Citation : 2021 Latest Caselaw 837 Chatt
Judgement Date : 5 July, 2021

Chattisgarh High Court
Ishawar Satnami vs State Of Chhattisgarh on 5 July, 2021
                                                                            NAFR

              HIGH COURT OF CHHATTISGARH, BILASPUR

                                  CRA No. 1190 of 2015

   • Ishawar Satnami, S/o Sukalu Satnami, Aged about 36 years, R/o Village -
     Girdharikapa, Chowki, Damapur, Police Station Kunda, District-
     Kabirdham Kawardha (C.G.).

                                                                     ---- Appellant

                                     Versus

   • State of Chhattisgarh, Through The Police Station- Kunda, District
     Kabirdham (C.G.).

                                                                 ---- Respondent

For Appellant : Mr. Yogendra Chaturvedi, Advocate. For Respondent/State : Mr. Akhtar Hussain, P.L.

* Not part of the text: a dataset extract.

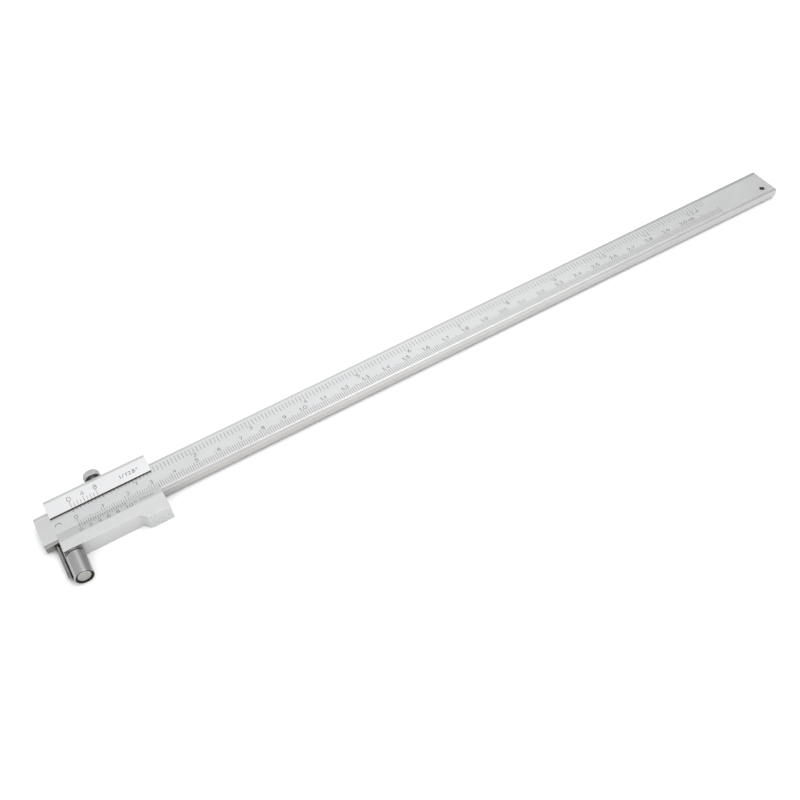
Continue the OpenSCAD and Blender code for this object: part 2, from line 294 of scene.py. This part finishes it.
def make_materials():
    """The finish of each kind of surface, and of its edges, which are painted brighter as a highlight."""
    fine = 9000
    black = black_material()
    return {
        "beam": metal("satin_beam", 0.53, 0.57, 0.36, (90, fine, fine), 0.16),
        # The _edge finishes here are lighter than their surfaces: a painted highlight along the rounded
        # edges.
        "beam_edge": metal("beam_edge_painted_highlight", 0.60, 0.66, 0.26, (90, fine, fine), 0.1),
        # The chamfer and the side are painted darker towards the scriber's end, as painted shade.
        "beam_chamfer": metal(
            "ground_beam_chamfer", 0.43, 0.48, 0.34, (70, fine, fine), 0.2, 0.01, (-16, 0.72, 50, 1)
        ),
        "beam_side": metal(
            "ground_beam_side", 0.47, 0.53, 0.36, (70, fine, fine), 0.2, 0.03, (-16, 0.42, 60, 1.0)
        ),
        # The bevel is painted darker towards the tail and along its outer strip, as painted shade, which
        # leaves a brighter band along its inner edge as a painted highlight.
        "beam_bevel": metal(
            "ground_beam_bevel", 0.64, 0.70, 0.34, (90, fine, fine), 0.16, 0,
            drift=(60, 1, 345, 0.72), step=(6.1, 1, 6.4, 0.8),
        ),
        "slider": metal("satin_slider", 0.54, 0.58, 0.38, (160, fine, fine), 0.14),
        "slider_edge": metal("slider_edge_painted_highlight", 0.62, 0.68, 0.26, (160, fine, fine), 0.1),
        # The scriber's steel is darker than steel is, as painted shade for its side towards the roller.
        "scriber": metal("ground_scriber", 0.22, 0.28, 0.24, (fine, 300, fine), 0.2, 0.05),
        "scriber_edge": metal("scriber_edge_painted_highlight", 0.30, 0.36, 0.22, (fine, 300, fine), 0.1, 0.05),
        "carbide": metal("ground_carbide_and_painted_shade", 0.17, 0.23, 0.28, (5000, 900, 5000), 0.2, 0.03),
        "carbide_edge": metal("carbide_edge_painted_highlight", 0.24, 0.3, 0.22, (5000, 900, 5000), 0.1, 0.03),
        "screw": metal("turned_screw", 0.36, 0.44, 0.32, (3000, 3000, 3000), 0.2, 0.02),
        "screw_edge": metal("screw_edge_painted_highlight", 0.42, 0.5, 0.26, (3000, 3000, 3000), 0.1, 0.02),
        "knurl": metal("knurled_head", 0.40, 0.47, 0.46, (2500, 2500, 2500), 0.2),
        "knurl_edge": metal("knurl_edge_painted_highlight", 0.5, 0.56, 0.36, (2500, 2500, 2500), 0.1),
        "roller": metal("ground_roller", 0.33, 0.39, 0.2, (260, 9000, 260), 0.22, 0.005),
        "roller_edge": metal("roller_edge_painted_highlight", 0.4, 0.46, 0.2, (260, 9000, 260), 0.1, 0.005),
        "cap": metal("faced_cap", 0.36, 0.42, 0.42, (1800, 1800, 1800), 0.25, 0.045),
        "cap_edge": metal("cap_edge_painted_highlight", 0.5, 0.56, 0.3, (1800, 1800, 1800), 0.1, 0.03),
        "bearing": metal("bearing_steel", 0.44, 0.52, 0.16, (2000, 2000, 2000), 0.08),
        "black": black,
        "black_edge": black,
        "brass": brass_material(),
        "ink": ink_material(),
    }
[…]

Hon'ble Shri Justice Arvind Singh Chandel

Judgment on Board 05/07/2021

1. By the impugned judgment dated 03.09.2015 passed in Sessions

Case No. 20/2015 by the learned Upper Sessions Judge (F.T.C.),

Kabirdham (C.G.), the Appellant has been convicted for the offence

punishable under Sections 376(ठ) and 323 of the Indian Penal Code

and sentenced to undergo rigorous imprisonment for 10 years, and to

pay fine of Rs. 2,000/- and rigorous imprisonment for 01 year, and to

pay fine of Rs. 500/- respectively, with default stipulations.

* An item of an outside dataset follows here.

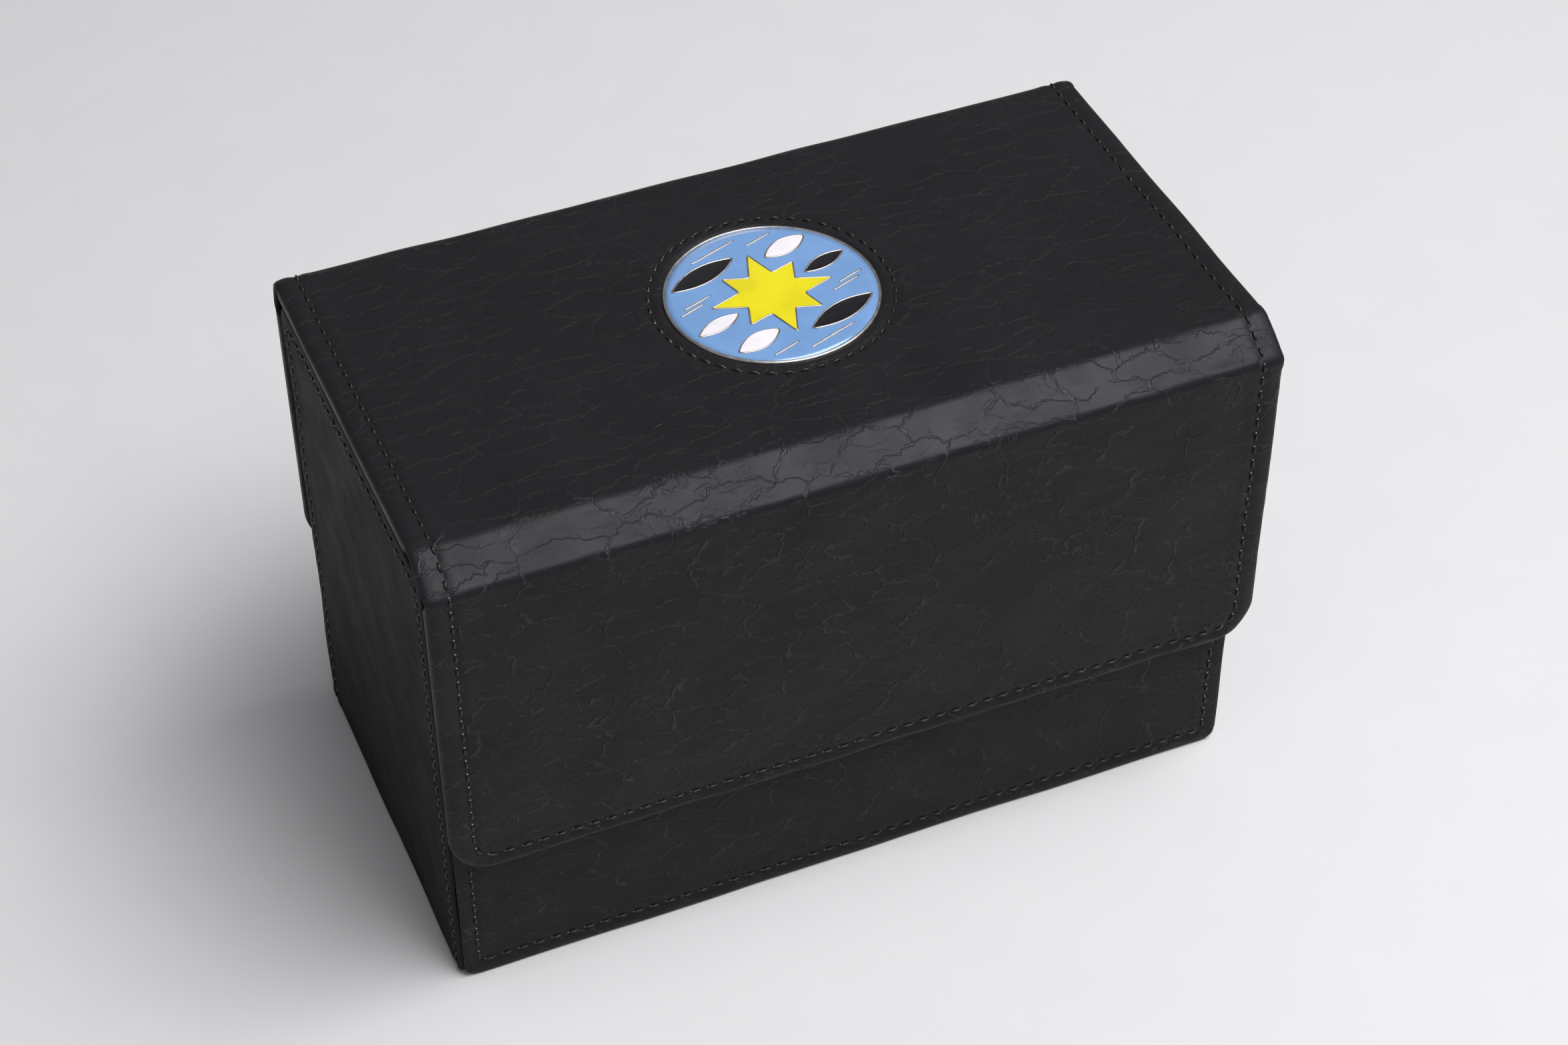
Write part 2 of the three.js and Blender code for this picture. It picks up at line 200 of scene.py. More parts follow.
class Slab:
    """A rounded slab: an outer grid, an inner grid, and rings of points round the edge.

    Columns run across, symmetric about 0, and rows run along. The edge profiles give, for each
    ring, how far it is drawn in, how deep it lies below the outer face, and the share of the
    thickness that is added to that depth. `place` takes across, along and depth, and gives points.
    """

    def __init__(self, across, along, radii, side_edge, low_edge, high_edge):
        self.across, self.along, self.radii = across, along, radii
        self.edges = [np.array(e) for e in (side_edge, low_edge, high_edge)]
        self.reach = max(np.ptp(e[:, 1]) for e in self.edges)
        self.rows, self.columns = len(along), len(across)
        last_row, last_column = self.rows - 1, self.columns - 1
        ring = [(0, j) for j in range(self.columns)]
        ring += [(i, last_column) for i in range(1, self.rows)]
        ring += [(last_row, j) for j in range(last_column - 1, -1, -1)]
        ring += [(i, 0) for i in range(last_row - 1, 0, -1)]
        self.ring = np.array(ring)

    def plan(self, i, j, insets):
        """A grid point's place with the outline drawn in, how far it is on a side, and its half."""
        side, low_inset, high_inset = insets
        x, s = self.across[j], self.along[i]
        low, high, half = self.along[0], self.along[-1], self.across[-1]
        radius = np.interp(s, [low + self.radii[0], high - self.radii[1]], self.radii)
        lower = s < (low + high) / 2
        from_end = np.where(lower, s - low, high - s)
        ux = np.clip(np.abs(x) - half + radius, 0, None) / radius
        us = np.clip(radius - from_end, 0, None) / radius
        bent_x = np.where(ux > 0, half - radius + radius * ux * np.sqrt(1 - us * us / 2), np.abs(x))
        bent_end = np.where(us > 0, radius - radius * us * np.sqrt(1 - ux * ux / 2), from_end)
        bent_s = np.where(lower, low + bent_end, high - bent_end)
        length = high - low
        out_x = np.sign(x) * bent_x * (half - side) / half
        out_s = low + low_inset + (bent_s - low) * (length - low_inset - high_inset) / length
        sideness = np.where(us > 0, ux ** 2 / np.maximum(ux ** 2 + us ** 2, 1e-9), 1.0)
        sideness = np.where(ux > 0, sideness, 0.0)
        return out_x, out_s, sideness, lower

    def build(self, place, thickness):
        """The points, quads, the row of each quad, and uv of the whole slab."""
        rows, columns, ring = self.rows, self.columns, self.ring
        i, j = np.divmod(np.arange(rows * columns), columns)
        ri, rj = ring[:, 0], ring[:, 1]
        n, steps, count = len(ring), len(self.edges[0]) - 1, rows * columns
        points, coords = [], []
        for step in range(steps + 1):
            profile = [edge[step] for edge in self.edges]
            on_grid = step in (0, steps)
            a, b = (i, j) if on_grid else (ri, rj)
            x, s, sideness, lower = self.plan(a, b, [p[0] for p in profile])
            end_depth = np.where(lower, profile[1][1], profile[2][1])
            end_share = np.where(lower, profile[1][2], profile[2][2])
            depth = sideness * profile[0][1] + (1 - sideness) * end_depth
            share = sideness * profile[0][2] + (1 - sideness) * end_share
            if on_grid:
                depth, share = np.zeros(len(x)), np.full(len(x), float(step > 0))
            thick = thickness(s)
            depth = depth * np.minimum(1, thick / self.reach)
            points.append(place(x, s, depth + share * thick, share))
            coords.append(np.stack([x, s], 1))
        base = count + (steps - 1) * n
        p = np.arange(n)
        q = (p + 1) % n

        def ring_id(step, at):
            if step in (0, steps):
                return (step > 0) * base + ri[at] * columns + rj[at]
            return count + (step - 1) * n + at

        gi, gj = np.divmod(np.arange((rows - 1) * (columns - 1)), columns - 1)
        a = gi * columns + gj
        outer = np.stack([a, a + 1, a + columns + 1, a + columns], 1)
        quads, quad_rows = [outer, outer[:, ::-1] + base], [gi, gi]
        edge_row = np.minimum(np.minimum(ri[p], ri[q]), rows - 2)
        for step in range(steps):
            quads.append(np.stack([ring_id(step, p), ring_id(step + 1, p), ring_id(step + 1, q),
                                   ring_id(step, q)], 1))
            quad_rows.append(edge_row)
        self.base, self.count, self.steps = base, count, steps
        self.points, self.quads = np.concatenate(points), np.concatenate(quads)
        self.quad_rows, self.uv = np.concatenate(quad_rows), np.concatenate(coords)
        self.normals = vertex_normals(self.points, self.quads)
        return self

    def cap(self, row, facing_up):
        """The faces that close a piece where it is cut along a row."""
        columns, n = self.columns, len(self.ring)
        outer = row * columns + np.arange(columns)
        inner = outer + self.base
        strips = np.stack([outer[:-1], inner[:-1], inner[1:], outer[1:]], 1)
        sides = []
        for column, flip in ((columns - 1, False), (0, True)):
            at = int(np.nonzero((self.ring[:, 0] == row) & (self.ring[:, 1] == column))[0][0])
            chain = [self.count + k * n + at for k in range(self.steps - 1)]
            face = [int(outer[column])] + chain + [int(inner[column])]
            sides.append(face if flip else face[::-1])
        faces = strips.tolist() + sides
        return [f[::-1] for f in faces] if facing_up else faces

    def piece(self, name, material, first=0, last=None):
        """The part of the slab between two rows, as an object with the whole slab's normals."""
        last = self.rows - 1 if last is None else last
        keep = (self.quad_rows >= first) & (self.quad_rows < last)
        faces = self.quads[keep].tolist()
        if first > 0:
            faces += self.cap(first, False)
        if last < self.rows - 1:
            faces += self.cap(last, True)
        used = np.unique(np.concatenate([np.array(f) for f in faces]))
        lookup = np.full(len(self.points), -1)
        lookup[used] = np.arange(len(used))
        faces = [[int(lookup[k]) for k in f] for f in faces]
        return make_object(name, self.points[used], faces, material, self.uv[used],
                           self.normals[used])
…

2. According to the case of prosecution, father of the prosecutrix namely

Pekhan Lal Kurre (PW-1) lodged a written report vide (Ex.P/1) in Police Station Kunda, District Kabirdham alleging therein that his

daughter aged about 17 years, who is a handicapped girl and

suffering from Epilepsia. On 26.01.2015 at about 12:30 PM when her

daughter gone towards a field at village- Girdharikapa at that time the

Appellant reached there and took her forcibly to other place by

dragging her, committed marpeet with her and thereafter committed

forcible sexual intercourse with her. Thereafter, the prosecutrix

informed her parents about the incident, on the basis of said report,

offence has been registered against the Appellant. Later on

statements of the prosecutrix and witnesses recorded under Section

161 of Cr.P.C. After completion of investigation, charge-sheet has

been filed. Trial Court has framed the charges. To prove the guilt of

the Appellant, the prosecution has examined as many as 11

witnesses. No defense witness has been examined by the Appellant.

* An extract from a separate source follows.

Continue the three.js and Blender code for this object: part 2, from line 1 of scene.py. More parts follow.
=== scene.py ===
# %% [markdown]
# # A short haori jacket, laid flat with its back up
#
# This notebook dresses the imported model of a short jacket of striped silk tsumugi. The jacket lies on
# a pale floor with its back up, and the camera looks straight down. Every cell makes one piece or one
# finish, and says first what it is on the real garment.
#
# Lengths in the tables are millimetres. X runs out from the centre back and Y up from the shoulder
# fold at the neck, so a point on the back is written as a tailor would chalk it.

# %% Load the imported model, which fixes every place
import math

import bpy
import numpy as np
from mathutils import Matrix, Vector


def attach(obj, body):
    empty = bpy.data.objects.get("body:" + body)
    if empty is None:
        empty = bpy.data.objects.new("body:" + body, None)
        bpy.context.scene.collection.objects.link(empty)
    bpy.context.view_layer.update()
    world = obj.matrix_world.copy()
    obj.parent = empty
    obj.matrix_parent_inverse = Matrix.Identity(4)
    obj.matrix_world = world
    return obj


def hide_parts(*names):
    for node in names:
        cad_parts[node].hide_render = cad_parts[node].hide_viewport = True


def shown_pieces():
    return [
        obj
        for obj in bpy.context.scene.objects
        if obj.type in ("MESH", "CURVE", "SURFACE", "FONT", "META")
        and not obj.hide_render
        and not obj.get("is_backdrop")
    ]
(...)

Statement of the Appellant under Section 313 of the Cr.P.C. was

recorded, wherein he has pleaded his innocence and false implication

in the matter.

3. After trial, the Trial Court has convicted and sentenced the Appellant

as mentioned in paragraph one of this judgment. Hence, this appeal.

4. Learned counsel for the Appellant submits that the Appellant has

wrongly convicted by the Trial Court without there being any sufficient

and reliable evidence available on record. There are material

contradiction and omission occurred in the statement of the prosecutrix

and other witnesses and by ignoring these facts, the trial Court has

wrongly convicted the Appellant. Thus, conviction of the Appellant is

not sustainable.

5. On the contrary, learned State Counsel opposed the appeal and

supported the impugned judgment.

6. I have heard learned counsel appearing on behalf of the parties and

perused the record minutely. I have also gone through the statements

of the witnesses.

7. In her Court statement, prosecutrix (PW-2) deposed that at the time of

incident when she was in a field at that time the Appellant reached

there, caught hold her hands and removed her panty when she tried to

scream, the Appellant thrusted a piece of cotton in her mouth.

According to this witness, after the incident she returned to her home

and narrated the entire incident to her parents. After declaring hostile,

on being asked by the Trial Court, the prosecutrix deposed that the

Appellant has not inserted his private part in her private part. On being

asked by the prosecution, this witness deposed that the Appellant has

inserted his private part in her private part. Later on, on being asked by

the Trial Court that which of the said two statements was correct then

she replied that the Appellant has inserted his private part in her

private part. The said statement has not been rebutted during her

cross-examination. Father of the prosecutrix namely Pekhan Lal Kurre

(PW-1) deposed that immediately after the incident, the prosecutrix

returned to house and narrated that the Appellant has committed

forcible sexual intercourse with her. The above statement of this

witness has also not been duly rebutted during his cross-examination.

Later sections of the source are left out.